Story-wise, of the studios that were left distributing cartoons in 1967, Paramount with Shamus Culhane and then Ralph Bakshi, had the most interesting story lines in their one-shot efforts, even if all of them were not successful. At least the studio went out on something of a high note, compared to how some of the other Golden Age animation departments finished up their runs in the late ’60s and early 70s.
Seem like it, unlike what was going on back in Hollywood with the other stragglers. It was certainly trying for something perhaps on the level of what was being done in the indie/foreign market, like at the National Film Board of Canada or Zagreb Film. Of course films of that sort kinda took over, even though American cinemas didn’t see a need to run NFB stuff on a daily basis I’m sure.
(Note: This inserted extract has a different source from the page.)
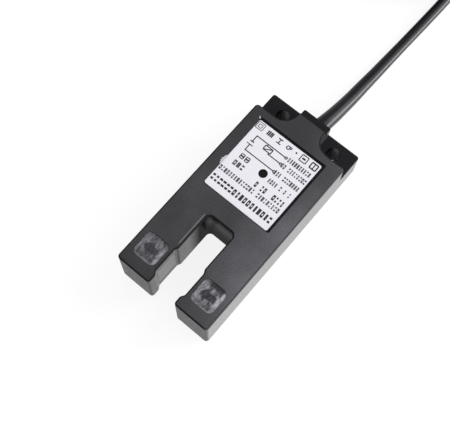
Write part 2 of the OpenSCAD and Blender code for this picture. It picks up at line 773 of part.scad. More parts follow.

Gulf + Western head Charlie Bluhdorn was interested in Paramount’s live action films. After Gulf + Western bought Paramount, Bluhdorn reportedly went to the cartoon studio and took an instant dislike of what he saw. Apparently, he didn’t know what a cartoon studio looked like and that Paramount actually owned one. Afterwards, the studio’s days were numbered.
Oh that’s REALLY low, but I suppose that’s to be expected from those who aren’t creatives anyway. I’m sure he died a rich man, too.
HONEY HALF WITCH was created by Howard Post, who inherited the position of Director at Paramount Cartoon Studios after the passing of Seymour Kneitel in 1964. Ralph Bakshi did not come to Paramount after working for Max Fleischer Productions in 1967 since Max’s revitalized company was dissolved in 1964, and he was in ill health and making the transition from living in New York to The Motion Picture Country Home in Woodland Hills, California at this time. In fact this was the time I met him.
I believe what was meant was that Bakshi came to Paramount after working briefly at Shamus Culhane Productions. Culhane was also producing and directing cartoons for Paramount, some of the more innovative that followed the Howard Post period, and managed to succeed on their small budgets. MY DADDY THE ASTRONAUT was among these.